I am an idiot. This part of the supernatural series was supposed to be fourth in line. But, considering the news of the day, it seems that this part will be published exactly when it’s supposed to be. God knows what He’s doing.
As a de facto only child for nine years, I was quiet and secretive. Even those few times when I did speak up, I’d say what I had to say only once, and let it go if no one listened.
My secretive nature served me well when I held a security clearance decades ago. The Non-Disclosure Agreement we signed had a length of ten years, but many years had passed after its expiration date before I told my parents what my old job was. And I mentioned it only incidentally and after reminding myself that I wouldn't go to jail if I did it.

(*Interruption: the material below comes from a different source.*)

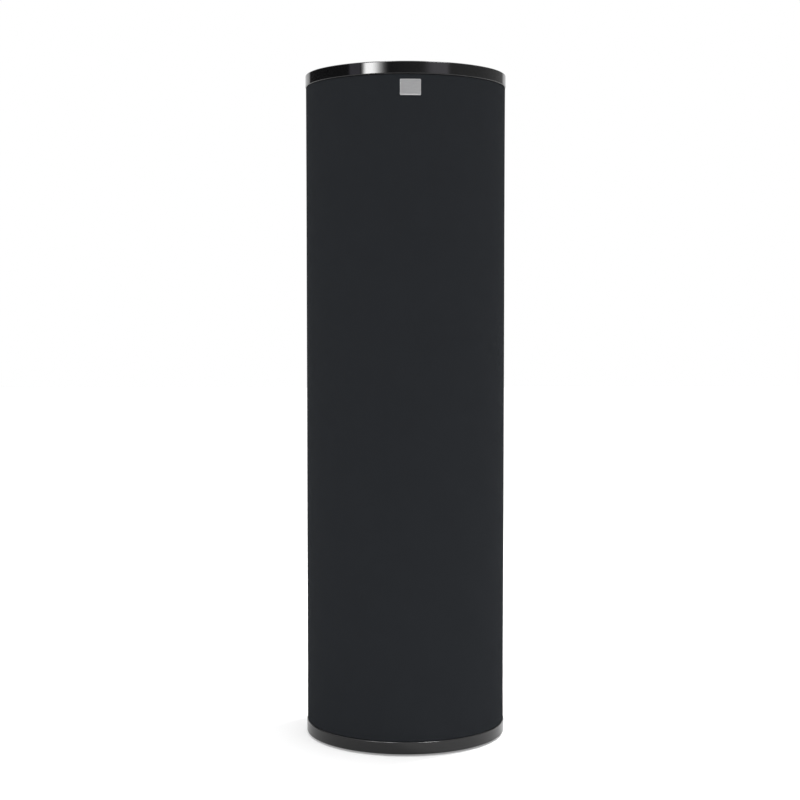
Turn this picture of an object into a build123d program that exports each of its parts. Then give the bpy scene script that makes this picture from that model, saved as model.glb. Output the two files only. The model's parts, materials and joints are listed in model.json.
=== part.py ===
"""A free-standing cylindrical bass trap: a mineral wool tube in a stretched fabric sleeve, closed by two
boards with glossy edge bands.

Millimetres, +Z up. The origin is on the floor under the column's axis, and the front, where the badge is,
faces -Y. From the outside in, the column is a fabric cover, a fleece wrap, tape bands, a perforated
reflector sheet on the front half, two wool half shells, and an air cavity that holds four uprights and a
baffle. The boards are screwed to the ends of the uprights, and clamp the cover's folded ends.
"""

from build123d import *
from math import cos, radians, sin, sqrt, tan
import os

# Driving dimensions --------------------------------------------------------------------------------
column_height = 1000.0  # underside of the bottom board to the top of the top board
board_radius = 150.0
board_thickness = 18.0

band_thickness = 2.0
band_edge_radius = 1.0
band_joint_gap = 0.3  # where the ends of the strip meet, at the rear

cover_thickness = 1.0
cover_corner = 2.0  # inside radius where the cover turns in over the end of the core
cover_fold = 30.0  # how far each end is folded in, from the cover's outside

fleece_thickness = 1.5
fleece_joint_gap = 0.8
tape_thickness = 0.5
tape_width = 25.0
tape_count = 3
tape_end_distance = 130.0  # from a board to the middle of the nearest tape band

reflector_thickness = 1.0
reflector_hole_radius = 9.0
reflector_hole_columns = 8
reflector_hole_column_angle = 20.0
reflector_hole_row_pitch = 60.0
reflector_hole_margin = 60.0  # at least, from an end of the sheet to the middle of the nearest row

wool_wall = 48.0

upright_count = 4
upright_width = 30.0
upright_depth = 20.0
upright_chamfer = 1.5
upright_clearance = 0.3  # between an upright's corners and the wool

baffle_thickness = 12.0
baffle_clearance = 0.3  # to the wool, and on each side of an upright

screw_radius = 2.25
screw_core_radius = 1.5
screw_head_radius = 4.5
screw_cone_angle = 90.0
screw_thread_pitch = 2.0
screw_thread_clearance = 0.05
screw_point = 4.0
screw_recess_length = 4.6
screw_recess_width = 0.9
screw_recess_depth = 2.0
board_screw_length = 50.0
baffle_screw_length = 40.0
pilot_extra_depth = 2.0  # past the screw's point

cap_radius = 7.0
cap_thickness = 0.6
cap_clearance = 0.2

foot_count = 4
foot_height = 3.0
foot_radius = 11.0
foot_edge_radius = 0.8
foot_edge_distance = 24.0  # from the rim of the board to the foot's nearest edge
foot_stem_radius = 3.5
foot_neck = 1.0  # of the stem, between the head and the first barb
foot_barb_radius = 4.2
foot_barb_pitch = 3.0
foot_barb_count = 3
foot_hole_clearance = 0.1
foot_hole_extra_depth = 1.0

badge_width = 30.0
badge_height = 23.0
badge_thickness = 0.5
badge_corner = 1.2
badge_glue = 0.2
badge_below_board = 7.5  # from the underside of the top board to the badge's upper edge

# Levels and radii that follow ----------------------------------------------------------------------
bottom_board_z = foot_height
core_bottom_z = bottom_board_z + board_thickness
top_z = foot_height + column_height
core_top_z = top_z - board_thickness
core_length = core_top_z - core_bottom_z
core_middle_z = (core_bottom_z + core_top_z) / 2

band_radius = board_radius + band_thickness
cover_radius = board_radius + cover_thickness
cover_outer_corner = cover_corner + cover_thickness
cover_fold_radius = cover_radius - cover_fold

fleece_inner_radius = board_radius - fleece_thickness
tape_inner_radius = fleece_inner_radius - tape_thickness
wool_outer_radius = tape_inner_radius
reflector_inner_radius = wool_outer_radius - reflector_thickness
wool_inner_radius = wool_outer_radius - wool_wall
wool_bottom_z = core_bottom_z + cover_thickness
wool_top_z = core_top_z - cover_thickness
wool_length = wool_top_z - wool_bottom_z

upright_corner_radius = wool_inner_radius - upright_clearance
upright_outer_face = sqrt(upright_corner_radius**2 - (upright_width / 2) ** 2)
upright_inner_face = upright_outer_face - upright_depth
upright_axis_radius = (upright_outer_face + upright_inner_face) / 2

baffle_radius = wool_inner_radius - baffle_clearance

screw_cone_depth = (screw_head_radius - screw_core_radius) / tan(radians(screw_cone_angle / 2))
pilot_radius = screw_radius
top_screw_z = top_z - cap_thickness

top_pilot_depth = board_screw_length + pilot_extra_depth - (board_thickness - cap_thickness)
bottom_pilot_depth = board_screw_length + pilot_extra_depth - board_thickness

foot_centre_radius = board_radius - foot_edge_distance - foot_radius
foot_stem_length = foot_neck + foot_barb_pitch * foot_barb_count
foot_hole_radius = foot_barb_radius + foot_hole_clearance

badge_middle_z = core_top_z - badge_below_board - badge_height / 2

reflector_hole_span = wool_length - 2 * reflector_hole_margin
reflector_hole_rows = int(reflector_hole_span / reflector_hole_row_pitch) + 1

front_angle = -90.0
upright_angles = [front_angle + index * 360 / upright_count for index in range(upright_count)]
foot_angles = [front_angle / 2 + index * 360 / foot_count for index in range(foot_count)]
reflector_hole_angles = [
    front_angle + (index - (reflector_hole_columns - 1) / 2) * reflector_hole_column_angle
    for index in range(reflector_hole_columns)
]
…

As I get older, I get mouthier, but my natural tendency remains, especially with things which are meaningful, painful, and emotional.
I’ve been bullied often – as a child, a teenager, a young adult, in middle age, and as an adult approaching senior citizen status. I don’t hate the perpetrators – several of them are on my personal prayer list – nor do I feel sorry for myself because of it. In fact, I’ve come to view it as a symptom of a greater factor in my life: God’s favor and His protection of my physical and mental/emotional selves – a pattern I’ve noticed only in recent years. He has even protected me from the more catastrophic personal consequences of my own sins.
Here's the evidence for my theory about my personal bullies.
They have had one thing in common: an inexplicable aversion to me.
Now, I’m not saying that I haven’t had people who dislike me for explainable reasons. I’ve mentioned that I’ve done some bad things. Also, I can be a pain in the backside, sometimes intentionally.
But, I’m not talking about those cases.
There have been people who have disliked me on sight and would have nothing to do with me. Others have turned their faces away from me after claiming to love me and this is about more than romantic relationships. Of these, I can look back and see that the aversion may have been spiritually-driven: that their faces were turned away from me for my protection and by that, I mean all facets of protection mentioned.
But it was only during my homelessness stint that I was able to truly see the spiritual aspect of it. And God gave me a taste of what we are all up against. He did this by allowing the insertion of a servant of the Adversary into my living space.
I was bullied by that servant. Oh, she never laid a hand on me; that would have been easy to solve, since I believe in using blunt instruments. This was worse.
And I have been silent about it – except to a few – for seven years. But, I think it’s time to talk about it. Bullies rely on silence.
It won’t be what you expect.
I felt that it was necessary to give some sense of what it’s like to look back on these things. God gave me a love of identifying patterns and I hope that this post assists you in seeing that pattern also.
Call this post the glue that links the others together.